BENEFICIAL SHAREHOLDERS

Beneficial Shareholders are asked to return their voting instruction form using the following methods by 10:00 a.m. (Mountain Daylight Time) on Friday, May 1, 2026:

INTERNET: www.proxyvote.com

TELEPHONE: 1-800-474-7493 (Canada) OR 1-800-454-8683 (U.S.)

MAIL: Data Processing Centre, P.O. Box 3700, STN Industrial Park, Markham ON, Canada, L3R 9Z9 (Canada) OR

Proxy Services, PO Box 9104, Farmingdale, New York, United States, 11735-9533 (U.S.)

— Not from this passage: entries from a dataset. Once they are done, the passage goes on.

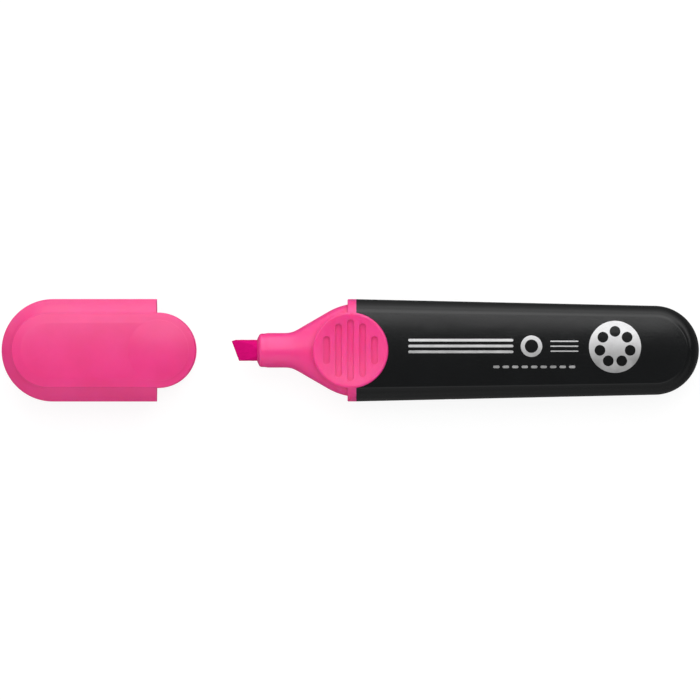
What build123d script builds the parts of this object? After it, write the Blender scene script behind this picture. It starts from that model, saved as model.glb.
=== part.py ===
from build123d import *
from math import asin, atan2, copysign, cos, hypot, pi, radians, sin, sqrt, tan
import os

# A flat highlighter with its cap drawn off forwards, in millimetres.
# X runs along the pen, with the nib and the cap towards -X and the barrel's round end at +X.
# Y runs across the broad face and Z is up out of it.
# Everything is drawn about the pen's own axis, then lifted so that the cap rests on Z = 0.
# The origin is under the middle of the grip disc, halfway along the opened pen.

# ---- driving dimensions -------------------------------------------------------------

# overall
HALF_LENGTH = 81.05          # cap end to barrel end is twice this, with the cap off
BODY_HALF_WIDTH = 11.9       # across the collar and across the cap
RUNNING_GAP = 0.05           # between pieces that plug into each other

# barrel: a flat tube that narrows to a round end
BARREL_FRONT_X = 1.35
BARREL_WALL = 1.3
BARREL_REAR_HALF_WIDTH = 10.36
FACE_HALF_WIDTH_FRONT = 8.78
FACE_HALF_WIDTH_REAR = 7.7
FACE_EDGE_HEIGHT_FRONT = 6.3
FACE_EDGE_HEIGHT_REAR = 5.5
FACE_CROWN_FRONT = 6.7
FACE_CROWN_REAR = 5.9
FACE_EDGE_ROUND = 0.5
STOP_RIB_THICKNESS = 1.2

# collar and grip discs, moulded with the nose
COLLAR_FRONT_X = -0.7
COLLAR_EDGE_ROUND = 0.25
DISC_RADIUS = 8.8
DISC_TOP = 6.7
DISC_EDGE_ROUND = 0.4
DISH_RADIUS = 8.2            # the disc's face is dished inside its rim
DISH_DEPTH = 0.45
GROOVE_COUNT = 5
GROOVE_PITCH = 2.8
GROOVE_WIDTH = 1.6
GROOVE_DEPTH = 0.55
GROOVE_FIELD_RADIUS = 7.2

# nose: a round neck that flares into the flat collar
NECK_RADIUS = 4.025
NECK_FRONT_X = -21.7
NECK_FRONT_RADIUS = 3.9
NECK_MOUTH_RADIUS = 2.6      # where the front's cone starts, just outside the nib
NECK_CONE_LENGTH = 0.6
NECK_RIM_ROUND = 0.75
NECK_RING_END_X = -20.0      # the front ring is a little slimmer than the neck
NECK_STEP_END_X = -18.9      # and eases out to the neck's full size here
FLARE_START_X = -15.2
FLARE_BEND_RADIUS = 5.6
FLARE_SLOPE = 30.0           # degrees, seen on the broad face
FLARE_SHOULDER_X = -5.4
FLARE_BASE_HALF_WIDTH = 10.6
FLARE_BASE_HALF_HEIGHT = 5.3
FLARE_BASE_SQUARENESS = 2.8  # superellipse exponent, 2 is a plain ellipse
FLARE_OUTLINE_POINTS = 24
NECK_SECTIONS = 6            # how many sections the skin is lofted through along the neck
FLARE_SECTIONS = 4           # and along each of the flare's bend, straight and shoulder
FLARE_OVERLAP = 0.6          # how far the flare runs on inside the collar

# spigot that plugs the nose into the barrel
SPIGOT_END_X = 13.0
SPIGOT_WALL = 1.1

# chisel nib
NIB_RADIUS = 2.45
NIB_TIP_X = -27.65
NIB_TIP_Y = 2.13
NIB_SLANT = 20.9             # degrees, writing edge against the square-across line
NIB_WEDGE = 20.4             # degrees, each facet against the broad face
NIB_EDGE_HALF_THICKNESS = 0.55
NIB_CORNER_RELIEF_X = -26.7
NIB_SHANK_END_X = -9.0
NIB_TAIL_RADIUS = 1.5
NIB_TAIL_END_X = 3.0

# ink reservoir: a fibre core in a film sleeve
CORE_RADIUS = 4.25
CORE_FRONT_X = -3.0
CORE_REAR_X = 69.5
FILM_THICKNESS = 0.15

# cap
CAP_LENGTH = 36.0            # closed end to mouth, without the tongues
CAP_SIDE_FLAT = 4.4          # half height of the upright part of each side
CAP_SIDE_EDGE_ROUND = 0.6
CAP_BEVEL_RADIUS = 17.0      # the bevel above the side is very nearly flat
CAP_SHOULDER_HALF_WIDTH = 8.77
CAP_SHOULDER_HEIGHT = 7.4
CAP_SIDE_WALL = 0.65
CAP_CAVITY_HEIGHT = 6.85
CAP_STOP_X = -66.0           # ledge that the seal insert is pressed against
CAP_STOP_STEP = 0.8
PLATEAU_TOP = 8.3
PLATEAU_FLAT_HALF_WIDTH = 6.5
PLATEAU_BAND_ROUND = 2.5     # eases the flat top into the sloping band round it
PLATEAU_EDGE_HEIGHT = 7.78
PLATEAU_EDGE_HALF_WIDTH = 8.5
TONGUE_RADIUS = 8.77
TONGUE_CENTRE_BEYOND_MOUTH = 0.4
PLATEAU_END_SETBACK = 2.2    # cap end to plateau end
DOME_RADIUS = 7.1            # low dome on the upper tongue; the lower one is left plain
DOME_RISE = 0.75

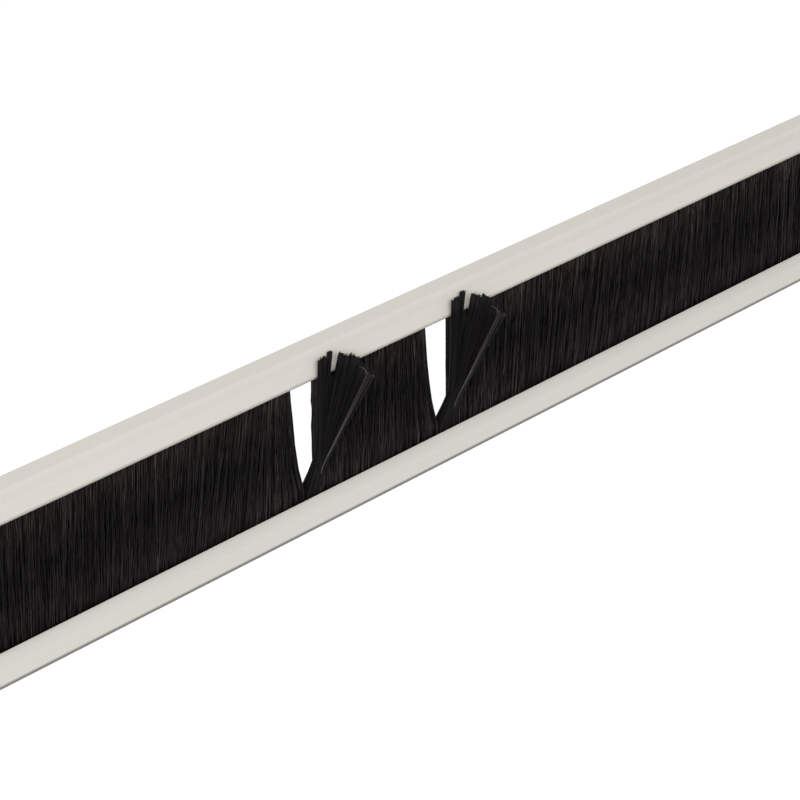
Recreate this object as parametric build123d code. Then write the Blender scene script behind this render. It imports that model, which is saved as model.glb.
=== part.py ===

WEBSITES WHERE MEETING MATERIALS ARE POSTED

Materials can be viewed online at www.sedarplus.ca or at the following internet address:

Voting Materials: https://www.gibsonenergy.com/investor-centre/shareholder-information/2026-annual-meeting-of-shareholders/

HOW TO OBTAIN PAPER COPIES OF THE MEETING MATERIALS

Beneficial Shareholders may request paper copies of the meeting materials be sent to them by postal delivery at no cost. Requests for meeting materials may be made up to one year from the date the Information Circular was filed on SEDAR+, by emailing [email protected] or alternatively, by contacting Gibson at 403-206-4000 or toll-free at 1-855-776-3077.

In order to allow reasonable time for a Beneficial Shareholder to receive and review the Information Circular, requests should be received at least 5 business days in advance of the proxy deposit date and time set out in the accompanying proxy or voting instruction form in order to receive the meeting materials in advance of such date and the Meeting date.

QUESTIONS

Shareholders in Canada with questions about the Meeting, or about notice and access, can call Gibson's Investor Relations at 403-206-4000, or if outside of Canada, shareholders can speak to Gibson by calling toll-free at 1-855-776-3077.

WEBCAST

A live audio webcast of the Meeting will be available. The details for the webcast will be announced at least two weeks prior to the Meeting via press release.

By order of the Board of Directors of Gibson Energy Inc.